The easiest way to control cabbageworms is to pick them off with your fingers. You can drop them into soapy water to finish them off, or you can relocate them (but they may find their way back). You could also introduce natural predators like praying mantids. They find caterpillars and other insects an evening delight.
Finally, you could use an insecticide such as Bonide Insecticidal Soap or Bonide Bt (Thuricide)* Both of these products are specifically labeled for caterpillars.

Slugs and Snails

It is sometimes difficult to see that silver trail leading to your tender greens, but when you do, you can bet it’s a slug or a snail that has been feasting on your garden.

Slug and Insect Damage Blog

Even without this telltale sign, if your plants have been eaten down to the stem or further in one night, chances are you are dealing with slugs or snails. You may also notice a serrated pattern where the eating took place. Slugs and snails like to eat in rows until the leaf is gone. If you want more evidence, break out the flashlight and look through your garden at night. Slugs and snails are nocturnal and prefer to dine by moonlight.

That slimy body is a benefit to you when trying to control this gastropod. Its body is sensitive to sharp objects so creating a barrier around your plants is a good deterrent. Diatomaceous Earth, crushed eggshell, or hazelnut shell mulch can create effective borders that slugs and snails will not want to cross.
Introducing natural predators to your garden is another great way to reduce the slug and snail population. Ducks are a particular favorite and can be quite adept at keeping the garden slug and snail free. Praying mantids are also happy to help, although they are not quite as hungry for slugs and snails as our feathered friends.

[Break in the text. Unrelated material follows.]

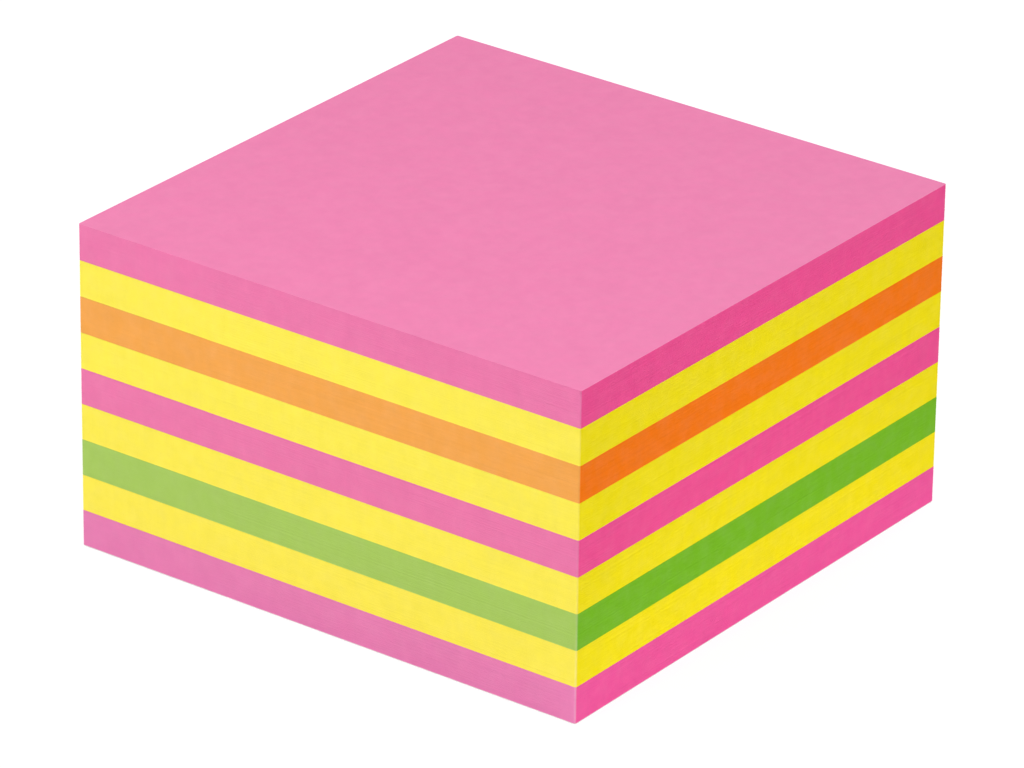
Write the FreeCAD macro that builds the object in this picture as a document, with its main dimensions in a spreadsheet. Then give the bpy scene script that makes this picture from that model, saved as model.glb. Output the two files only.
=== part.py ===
# A square pad of coloured sticky notes, standing on a desk, in millimetres.
# Nine blocks of notes lie one on another on a thin backing sheet, each block in one colour.
# Every note carries a strip of adhesive on its underside, along one edge, and so does every block.
# The pad is guillotined square after it is piled up, so all its layers end flush on four sides.
# The origin is the centre of the base and +Z is up. The stuck edge of the notes faces +Y, and the
# free edge, which a finger lifts, faces -Y.
import FreeCAD, Part
import os

import Sketcher

# Driving sizes in millimetres, and the number of notes in one block.
# note_thickness is the pitch of the pile: the paper with its share of the adhesive.
# A strip is the adhesive under a block, reaching strip_width in from the stuck edge.
SIZES = {
    "note_width": 76,
    "note_depth": 76,
    "note_thickness": 0.097,
    "notes_per_block": 50,
    "strip_width": 20,
    "strip_thickness": 0.02,
    "backing_thickness": 0.12,
}

# The colours of the blocks, from the backing sheet up.
COLOURS = ("pink", "yellow", "green", "yellow", "pink", "yellow", "orange", "yellow", "pink")

# How a sketch's constraints take its own origin point.
ORIGIN = (-1, 1)


def make_sizes(doc):
    """The spreadsheet that every size below is bound to."""
    sheet = doc.addObject("Spreadsheet::Sheet", "sizes")
    for row, (alias, value) in enumerate(SIZES.items(), start=1):
        sheet.set(f"A{row}", alias)
        sheet.set(f"B{row}", str(value))
        sheet.setAlias(f"B{row}", alias)
    return sheet


def start(line):
    """The first point of a line, as a sketch's constraints take it."""
    return line, 1


def end(line):
    """The last point of a line, as a sketch's constraints take it."""
    return line, 2


def add_loop(sketch, corners):
    """Closes straight lines through the corners, and returns the number of each line."""
    points = [FreeCAD.Vector(x, y, 0) for x, y in corners]
    ends = points[1:] + points[:1]
    lines = [sketch.addGeometry(Part.LineSegment(a, b), False) for a, b in zip(points, ends)]
    for line, following in zip(lines, lines[1:] + lines[:1]):
        sketch.addConstraint(Sketcher.Constraint("Coincident", *end(line), *start(following)))
    return lines


def dimension(sketch, kind, name, first, second, expression):
    """A distance between two points of the sketch, bound to the spreadsheet."""
    sketch.addConstraint(Sketcher.Constraint(kind, *first, *second, 1.0))
    sketch.renameConstraint(sketch.ConstraintCount - 1, name)
    sketch.setExpression(f"Constraints.{name}", expression)


def add_outline(body, name, reach):
    """A rectangle on the body's base plane, as wide as the notes, in from their stuck edge."""
    sketch = body.newObject("Sketcher::SketchObject", name)
    base = next(plane for plane in body.Origin.OriginFeatures if plane.Role == "XY_Plane")
    sketch.AttachmentSupport = (base, [""])
    sketch.MapMode = "FlatFace"

    inner, right, stuck, left = add_loop(sketch, ((-2, 1), (2, 1), (2, 3), (-2, 3)))
    for across in (inner, stuck):
        sketch.addConstraint(Sketcher.Constraint("Horizontal", across))
    for side in (right, left):
        sketch.addConstraint(Sketcher.Constraint("Vertical", side))
    dimension(sketch, "DistanceX", "width", start(inner), end(inner), "sizes.note_width")
    dimension(sketch, "DistanceX", "side", start(inner), ORIGIN, "sizes.note_width / 2")
    dimension(sketch, "DistanceY", "reach", start(right), end(right), reach)
    dimension(sketch, "DistanceY", "back", ORIGIN, start(stuck), "sizes.note_depth / 2")
    return sketch


def make_layer(doc, name, reach, thickness):
    """A flat layer of the pad, which reaches this far in from the stuck edge of the notes."""
    body = doc.addObject("PartDesign::Body", name)
    outline = add_outline(body, "outline", reach)
    layer = body.newObject("PartDesign::Pad", "layer")
    layer.Profile = outline
    layer.setExpression("Length", thickness)
    return body


def make_backing(doc):
    """The release sheet that the lowest notes are stuck to."""
    return make_layer(doc, "backing_sheet", "sizes.note_depth", "sizes.backing_thickness")


def make_block(doc, name):
    """The notes of one colour, with a shallow bed in the underside for their lowest adhesive."""
    body = make_layer(doc, name, "sizes.note_depth", "sizes.notes_per_block * sizes.note_thickness")
    pile = body.Tip
    bed = body.newObject("PartDesign::Pocket", "adhesive_bed")
    bed.Profile = add_outline(body, "bed_outline", "sizes.strip_width")
    bed.Reversed = True
    bed.setExpression("Length", "sizes.strip_thickness")

    doc.recompute()
    if not bed.Shape.Volume < pile.Shape.Volume:
        raise RuntimeError(f"{name}: the bed for the adhesive cuts nothing")
    return body


def make_strip(doc, name):
    """The adhesive under one block. It fills the bed, level with the underside of the notes."""
    return make_layer(doc, name, "sizes.strip_width", "sizes.strip_thickness")


def make_pile(doc, names, make_lowest):
    """Like layers, one to each block from the base up. The upper ones repeat the lowest."""
    layers = [make_lowest(doc, names[0])]
    for name in names[1:]:
        layer = doc.addObject("PartDesign::Body", name)
        layer.BaseFeature = layers[0]
        layers.append(layer)
    for blocks_below, layer in enumerate(layers):
        height = f"{blocks_below} * sizes.notes_per_block * sizes.note_thickness"
        layer.setExpression("Placement.Base.z", f"sizes.backing_thickness + {height}")
    return layers


def check(doc, subparts):
    """Stops before anything is written if a feature failed or a sub-part isn't a sound solid."""
    for item in doc.Objects:
        if {"Invalid", "Error"} & set(item.State):
            raise RuntimeError(f"{item.Name} failed: {item.State}")
    for subpart in subparts:
        shape = subpart.Shape
        if shape.isNull() or not shape.isValid() or len(shape.Solids) != 1:
            raise RuntimeError(f"{subpart.Label} isn't one valid solid")


def main():
    doc = FreeCAD.newDocument("note_pad")
    make_sizes(doc)
    doc.recompute()

    blocks = [f"notes_{number}_{colour}" for number, colour in enumerate(COLOURS, start=1)]
    strips = [f"adhesive_{number}" for number in range(1, len(COLOURS) + 1)]
    subparts = [
        make_backing(doc),
        *make_pile(doc, blocks, make_block),
        *make_pile(doc, strips, make_strip),
    ]
    doc.recompute()
    check(doc, subparts)

    os.makedirs("parts", exist_ok=True)
    for subpart in subparts:
        subpart.Shape.exportStep(f"parts/{subpart.Label}.step")
        box = subpart.Shape.BoundBox
        print(f"{subpart.Label}: {subpart.Shape.Volume:.3f} mm3, z {box.ZMin:.3f} to {box.ZMax:.3f}")


main()
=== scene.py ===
import math
import random

import bmesh
import bpy
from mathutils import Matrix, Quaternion, Vector, noise


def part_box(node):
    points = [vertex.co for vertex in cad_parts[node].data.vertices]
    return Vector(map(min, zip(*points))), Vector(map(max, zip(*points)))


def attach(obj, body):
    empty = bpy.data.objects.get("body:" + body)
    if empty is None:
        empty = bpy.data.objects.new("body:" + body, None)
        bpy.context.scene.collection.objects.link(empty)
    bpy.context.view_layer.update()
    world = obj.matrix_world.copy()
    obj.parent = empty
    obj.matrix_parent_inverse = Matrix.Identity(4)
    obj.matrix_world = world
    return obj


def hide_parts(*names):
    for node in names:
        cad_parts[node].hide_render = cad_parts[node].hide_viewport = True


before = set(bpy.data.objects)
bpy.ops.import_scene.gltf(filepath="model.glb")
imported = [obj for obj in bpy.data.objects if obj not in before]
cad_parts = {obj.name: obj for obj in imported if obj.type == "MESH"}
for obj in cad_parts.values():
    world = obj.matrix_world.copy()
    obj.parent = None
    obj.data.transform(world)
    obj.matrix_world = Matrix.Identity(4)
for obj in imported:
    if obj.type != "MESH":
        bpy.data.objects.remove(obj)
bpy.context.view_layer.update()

MM = 0.001

# What the solids say: half the pad's width, the top of the backing, of the lowest block and of the
# pad, and the adhesive's inner edge and thickness.
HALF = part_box("backing_sheet")[1].x
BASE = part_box("backing_sheet")[1].z
FIRST_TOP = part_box("notes_1_pink")[1].z
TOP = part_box("notes_9_pink")[1].z
STRIP_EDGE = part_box("adhesive_1")[0].y
STRIP_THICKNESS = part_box("adhesive_1")[1].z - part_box("adhesive_1")[0].z

# A block is so many notes, and its outline has small rounded corners and points along its sides.
NOTES_PER_BLOCK = 50
CORNER_RADIUS = 0.22 * MM
CORNER_STEPS = 4
EDGE_CUTS = 19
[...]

There are also slug and snail baits available. These baits have chemicals in them to attract and kill slugs and snails. They are very effective in reducing the population of slugs and snails in your garden and are generally safe around kids and pets. Corry’s Slug and Snail Killer and Sluggo Slug and Snail Killer are both tried and true options for bait.*
In the end, we all have to come to terms with the fact that our gardens will likely be shared with a few unwanted guests. Controlling the damage starts with recognizing the problem. Once you know what (or who) you’re dealing with, you can choose the solution that best fits your gardening style. So when you find invaders in your garden, don’t worry – you have the knowledge and the tools to take care of the problem.

*Whenever you use a chemical insecticide, make sure that you follow the instructions and only use it to control listed insects.